İşkolik karısı Joa ise aslında eski bir oyuncudur. Hala eski günlerine özlem duyuyordur. Bu yüzden de küçük kızını bu yönde eğitmeye çalışır. Büyük kızına önem göstermez ve onunla uğraşır. Son derece katıdır. Evin sevilmeyen üyesi haline gelmiştir. Belki de kendi kafasında birilerinin yere sağlam basması gerektiğini düşünür. 


Beth ise kendi özelliklerinin farkında zeki bir kızdır. Ancak arkadaş kısırlığı çektiği için, Emelia'yı ilk gördüğü anda ona kanı ısınır. Saf ve temiz kızımız, kötü kızcılık oyununu fazla kaçırınca, aslında kendi gibi olmanın daha önemli olduğunu anlar. Bunda en büyük paylardan biri, babasının onun yerine Emelia'ya fazla ilgi göstermesidir. Gerçekleri bilmediğinden dolayı da fırtına koparken, o ortasında kalacaktır. 




Özel bir parantezle Jessica Brown Findlay adında büyük bir yıldızın doğacağını müjdeleyen film olarak ileride anılabilir. Bu yüzden de film senaryosu, görüntüleri dışında bu oyuncuyu sinemaya kazandırmasıyla ünlü olacak gibi. Kızımız kendinden emin ve yetenekli izlenimi vererek, gelecek için umut veriyor. Bakalım görünen potansiyelini kullanabilecek mi?

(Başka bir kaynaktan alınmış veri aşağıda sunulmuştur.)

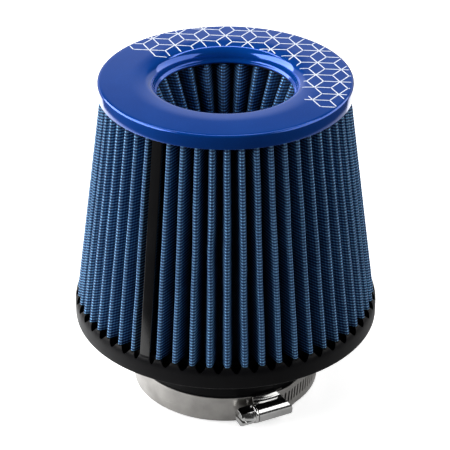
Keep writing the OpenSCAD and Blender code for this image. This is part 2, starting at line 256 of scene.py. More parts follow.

Diğer kızımız Felicity Jones ise daha çok gençlik filmleri ve romantik filmlere uygun yüzüyle dikkat çekiyor. İleride ne olur bilinmez ama bu kızımız da güzelliğiyle adından söz ettirecek gibi görünüyor. 




Filmin ağır topları diyebileceğimiz Julia Ormond ve Sebastian Koch vasat oyunculuklarıyla film boyunca sadece idare etmeyi seçmişler. Bu yüzden de genç yıldılzarın gölgesinde kalmışlar. Yine de özellikle Julia Ormond'u özlediğimizi fark ettik. En azından ben öyle düşünüyorum. 

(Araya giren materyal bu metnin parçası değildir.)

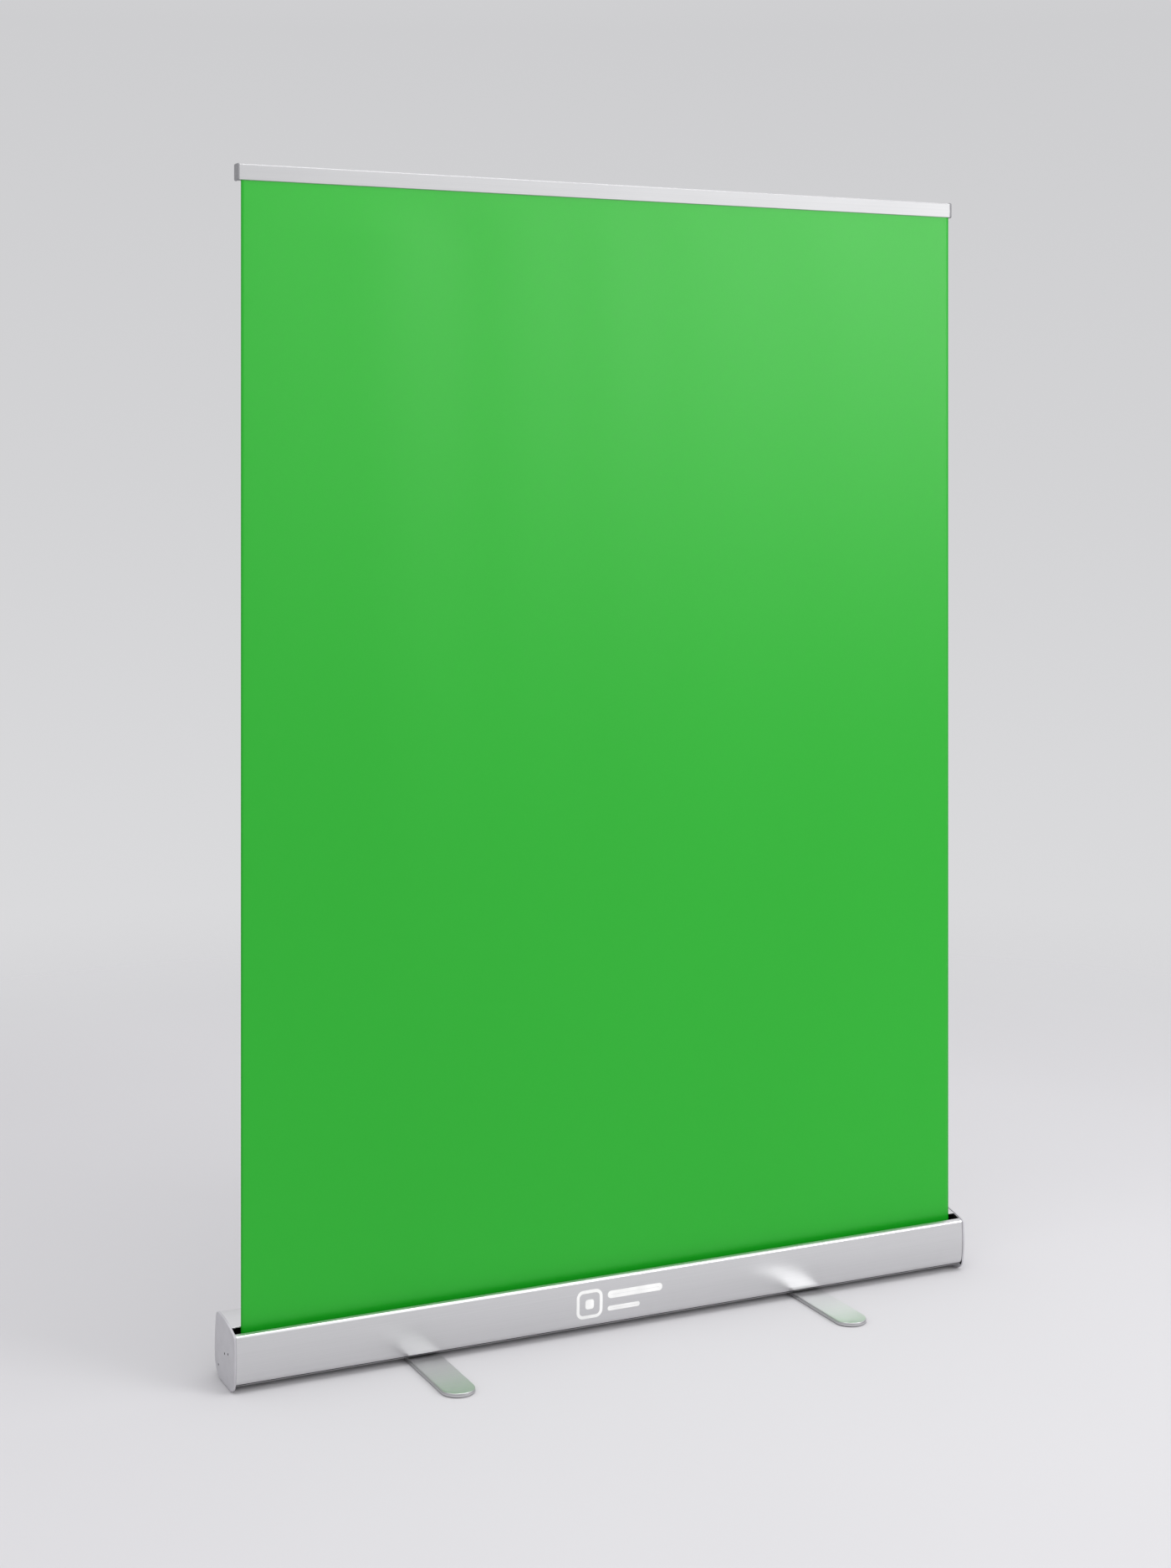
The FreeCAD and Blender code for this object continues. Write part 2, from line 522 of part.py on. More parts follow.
def make_foot_bar(side):
    """Flat aluminium foot with eased top edges, a groove round its side and a pivot hole."""
    bar = stadium(FOOT_LENGTH, FOOT_WIDTH, PAD_THICKNESS, FOOT_TOP_Z)
    bar = fillet_edges(bar, FOOT_EDGE_RADIUS, lambda e: e.BoundBox.ZMin > FOOT_TOP_Z - 1e-3)
    groove_z = PAD_THICKNESS + FOOT_GROOVE_RISE
    groove = stadium(FOOT_LENGTH + 2, FOOT_WIDTH + 2, groove_z, groove_z + FOOT_GROOVE_HEIGHT)
    groove = groove.cut(stadium(FOOT_LENGTH - 2 * FOOT_GROOVE_DEPTH, FOOT_WIDTH - 2 * FOOT_GROOVE_DEPTH,
                                groove_z - 1, groove_z + FOOT_GROOVE_HEIGHT + 1))
    bar = bar.cut(groove)
    bar = bar.cut(rod_z(PIVOT_BOLT_RADIUS + SLIDE_GAP, 0, 0, 0, FOOT_TOP_Z + 1))
    bar = bar.cut(rod_z(PIVOT_HEAD_RADIUS + SLIDE_GAP, 0, 0, 0,
                        PAD_THICKNESS + PIVOT_HEAD_HEIGHT + 2 * SLIDE_GAP))
    bar.translate(Vector(side * FOOT_X, 0, 0))
    return bar


def make_foot_pads(side):
    """Rubber pads under both ends of a foot."""
    pad = stadium(FOOT_LENGTH - 2 * PAD_INSET, FOOT_WIDTH - 2 * PAD_INSET, 0, PAD_THICKNESS)
    reach = FOOT_LENGTH / 2 - PAD_LENGTH
    pad = pad.cut(box(-FOOT_WIDTH, FOOT_WIDTH, -reach, reach, -1, PAD_THICKNESS + 1))
    pad.translate(Vector(side * FOOT_X, 0, 0))
    return Part.makeCompound(pad.Solids)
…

Oyunculukların yeterli düzeyde olduğu hafif bir drama filmiyle karşı karşıyayız. Araya serpiştirilen akıllıca espriler de cabası olmuş. Eli yüzü düzgün olmasına rağmen, çok vasatı aşamayan senaryosu, beklendiği gibi her karakterin kendi gelişimini tamamlamasıyla sonlanıyor. Bu da böylece küçük çaplı kişisel gelişimi görükleyen bir yapıya sahip olduğunu kanıtlıyor. Hayata geçmişe bakarak yaşanmaz mesajını da yapıştırdığı gibi seyirciye postalıyor.